On Monday, Smirnov ordered the evacuation of residents from the Belovsky district, adding to the more than 84,000 people that emergency services say have already left their homes in border areas in the Kursk region.

Despite Russia deploying reinforcements to the two areas, Kyiv has succeeded in occupying at least 140 sq km of territory, according to Ukrainian war analysis site Deepstate, which has links to the military.

The rouble fell 1.9 per cent to trade at Rbs90 to the dollar, its weakest level since May.

Line chart of Roubles per dollar showing Russia’s rouble sinks to a two-month low against the dollar

The Ukrainian counter-incursion, now in its seventh day, comes as Kyiv’s forces struggle to hold the line in the eastern Donbas region, where Russian troops have made some territorial gains.

Ukrainian officials have been tight-lipped about the operations, but analysts say that they could be aimed at diverting Russian forces and to use the captured territory as leverage in any potential talks.

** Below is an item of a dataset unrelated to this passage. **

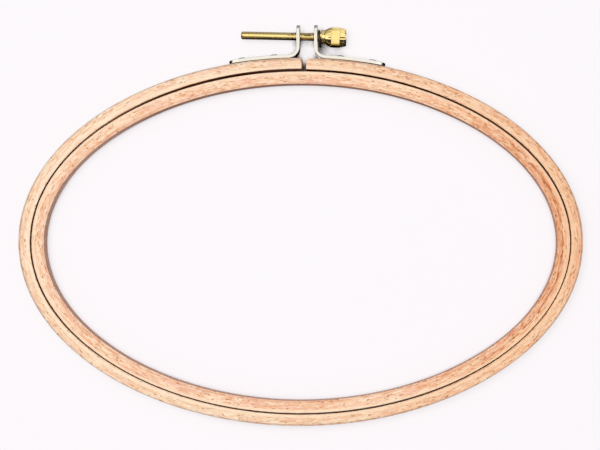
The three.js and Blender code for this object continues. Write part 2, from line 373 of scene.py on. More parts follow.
def wood(name, pale, tan, rosy, honey, brown, cream, right_shade_tone, right_shade_from, scar_tone, edge_shade_tone, wall_shade_tone,
         thickness, gap_face, heart_line, seed):
    """Bare beech. The fibres run along the strip, so every pattern is long that way and fine across.

    It is darker along one vein. Painted shade darkens it towards the right, at the top edge away from the
    gap, on its wall and in the gap, and a painted highlight, partly real sanded wear, pales it along the
    gap's top edges."""
    material, tree = new_material(name)
    grain = tree.add("ShaderNodeAttribute", {"attribute_name": "grain"}).output("Vector")
    place = tree.add("ShaderNodeSeparateXYZ", {}, {"Vector": grain})
    line_x, line_y, across = place, place.output("Y"), place.output("Z")
    point = tree.add("ShaderNodeTexCoord").output("Object")
    height = tree.add("ShaderNodeSeparateXYZ", {}, {"Vector": point}).output("Z")

    def fibres(along_scale, across_scale, detail, offset):
        return tree.add("ShaderNodeTexNoise", {"noise_dimensions": "4D"}, {
            "Vector": tree.vector(line_x * along_scale, line_y * along_scale, across * across_scale),
            "W": height * across_scale + (seed + offset), "Scale": 1.0, "Detail": detail, "Roughness": 0.55})

    broad = fibres(22, 260, 2.0, 0.0)
    rose = fibres(70, 420, 2.0, 5.1)
    mottle = fibres(330, 1100, 1.0, 9.7)
    streak = fibres(240, 1700, 1.0, 27.5)
    fine = fibres(300, 3400, 2.0, 14.2)
    fleck = fibres(640, 2400, 0.0, 21.9)
    vein = fibres(15, 800, 1.0, 33.3)
    scar = fibres(260, 1700, 1.0, 41.3)
    to_right = line_x / line_half_length
    # Painted shade: this mask darkens the wood towards the right, in place of the light's sheen on the left,
    # and it also thickens the grain there.
    right_grain_and_shade = tree.ramp(to_right, right_shade_from, 1.1)

    color = tint(tree, tree.ramp(broad, 0.38, 0.62), pale, tan)
    for pattern, low, high, strength, tone in (
            (rose, 0.48, 0.62, 0.85, rosy),
            (mottle, 0.5, 0.62, 0.6, honey),
            (mottle, 0.46, 0.32, 0.6, cream),
            (streak, 0.5, 0.6, 0.65 + right_grain_and_shade * 0.3, honey),
            (streak, 0.45, 0.34, 0.6, cream),
            (vein, 0.6, 0.7, 0.55, honey),
            (fine, 0.5, 0.72, 0.34, brown)):
        color = tint(tree, tree.ramp(pattern, low, high) * strength, color, tone)
    color = stain(tree, tree.ramp(scar + right_grain_and_shade * 0.04, 0.66, 0.72) * 0.8, color, scar_tone)
    color = tint(tree, tree.ramp(fleck + right_grain_and_shade * 0.04, 0.66, 0.74) * 0.75, color, brown)
    from_gap = (across - gap_face).size()
    top = tree.ramp((height / ring_depth - 0.5).size(), 0.42, 0.46)
    # Painted highlight, partly real sanded wear: a paler band along the gap's top edges, where the rounded
    # corners catch the light.
    gap_edge_highlight_and_wear = tree.ramp(from_gap, 0.1 * mm, 0.3 * mm) * tree.ramp(from_gap, 1.9 * mm, 1.0 * mm)
    color = tint(tree, gap_edge_highlight_and_wear * top * (0.35 + broad * 0.6), color, cream)
    # Painted shade towards the right, in place of the light's sheen on the left.
    color = stain(tree, right_grain_and_shade, color, right_shade_tone)
    from_heart = (from_gap - heart_line).size()
    heart = tree.ramp(from_heart, 0.85 * mm, 0.25 * mm) * tree.ramp(to_right, 0.6, 0.9)
    heart = heart * tree.ramp(vein * 0.4 + streak * 0.6, 0.4, 0.56)
    color = stain(tree, heart * top, color, heart_tone)
    # Painted shade: a greyish line along the top edge away from the gap, where the rounding turns from the
    # light.
    painted_edge_shade = tree.ramp(from_gap, thickness - 1.1 * mm, thickness - 0.6 * mm) * (0.5 + mottle * 0.9)
    painted_edge_shade = painted_edge_shade * tree.ramp(from_gap, thickness - 0.1 * mm, thickness - 0.35 * mm) * top
    color = stain(tree, painted_edge_shade.clamped(), color, edge_shade_tone)
    # Painted shade: the wall away from the gap is darkened and tinted mauve, as the same wood in shade.
    painted_wall_shade = tree.ramp(from_gap, thickness - 0.3 * mm, thickness - 0.1 * mm) * (1 - top)
    color = stain(tree, painted_wall_shade, color, wall_shade_tone)
    # Painted shade: the gap faces below the top are darkened to deep brown, as the shadow in the narrow gap.
    # It stays there when the rings part.
    painted_gap_shade = tree.ramp(from_gap, 0.45 * mm, 0.2 * mm)
    painted_gap_shade = painted_gap_shade * tree.ramp(height, ring_depth - 0.1 * mm, ring_depth - 0.6 * mm)
    color = stain(tree, painted_gap_shade, color, gap_shade_tone)
    bump = tree.add("ShaderNodeBump", {}, {
        "Strength": 0.35, "Distance": 0.05 * mm, "Height": mottle * 0.5 + fine * 0.5 - fleck * 0.4})
    surface(tree, {"Base Color": color, "Roughness": 0.5 + mottle * 0.25, "Normal": bump, "IOR": 1.45})
    return material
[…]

Ukraine’s President Volodymyr Zelenskyy said on Saturday — in a thinly veiled reference to the Kursk operation — that Kyiv wanted to “push the war on to the aggressor’s territory” and put “pressure” on Russia to “restore justice”.

A Ukrainian tank in the Sumy region of Ukraine, near the border with Russia
Ukrainian forces in the Sumy region of Ukraine, near the border with Russia, on Sunday © Roman PilipeyAFP/Getty Images

Russia’s defence ministry had asked local authorities to cut electricity to several settlements in Belgorod’s Grayvoronskyi district, which also borders Ukraine, said Gladkov, the governor.

Alexander Kots, a war reporter for pro-Kremlin tabloid Komsomolskaya Pravda, said that a small number of Ukrainian forces had attempted to cross the border at the Kolotilovka checkpoint in Krasnoyaruzhsky district, and the Bezymeno checkpoint in Grayvoronskyi, but had been pushed back.

Kots said that Ukrainian forces were looking for other places where they could push through. The Financial Times could not verify the claims.

Separately, Ukraine claimed Russia had started a fire at the Zaporizhzhia nuclear power plant, which has been under Russian occupation since March 2022.

Zelenskyy said that radiation levels were normal but warned that as long as Russia controlled the plant there was a threat.

A still from a video released by the Ukrainian press service reportedly showing a fire at cooling tower in the Russian-controlled Zaporizhzhia nuclear power plant in Energodar, southern Ukraine
A still from a video released by the Ukrainian press service reportedly showing a fire at a cooling tower in the Russian-controlled Zaporizhzhia nuclear power plant in southern Ukraine © Ukranian Presidential Press Service/AFP/Getty Images

The International Atomic Energy Agency, which has access to the plant, said it had been told there had been a drone attack on one of the cooling towers.

“No impact has been reported for nuclear safety,” the IAEA said in a statement posted on X.

Rosatom, the Russian state-owned company that operates the plant, said the “main fire” had been extinguished shortly before midnight on Sunday.